MA Katritzky: Captor and captive: expressions of political and religious identity in the needlework collaboration of Mary Queen of Scots and Bess of Hardwick

During the 1570s, when Mary Queen of Scots’ custodian was George Talbot, 6th Earl of Shrewsbury, her creative collaboration with his wife, Bess of Hardwick, produced England’s largest surviving corpus of early modern needlework. It was not produced as disposable fashion or private household items, despite her later claim that: ‘the only apartments that I have for my own person consist […] of two little miserable rooms, so excessively cold, especially at night, that, but for the ramparts and entrenchments of curtains and tapestry which I have had made, it would not be possible for me to stay in them in the daytime’.  Its primary intention was political.
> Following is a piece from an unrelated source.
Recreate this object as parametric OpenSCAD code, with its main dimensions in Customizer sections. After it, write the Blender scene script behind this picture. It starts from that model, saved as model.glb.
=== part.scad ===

Mary used her needlework to powerfully articulate her French, Scottish Irish, English and Catholic royal identities, to maximize public support for her own and her son James’s ambitions to the English throne, and to support a public persona as a Catholic martyr.

 

Painfully aware of the danger of communicating her political and religious ambitions through the textual medium of words, Mary chose the visual medium of textiles. Mary’s artistic genius was to express what was too sensitive or subversive, from a political or religious viewpoint, for her to say or write, through textile mediums whose labour intensiveness, durability and high cultural value draw attention to their creations and provide them with the maximum protection against destruction. My talk will report on my ongoing researches into the choice and reworking of visual motifs of both captive and captor, from the perspective that, far from being uninformed or imitative, they were innovative, creative, and laced with a dark wit that sprung from humour, erudition and a clear sense of the precarious political situation of early modern powerful women in general, and Mary’s exile in particular.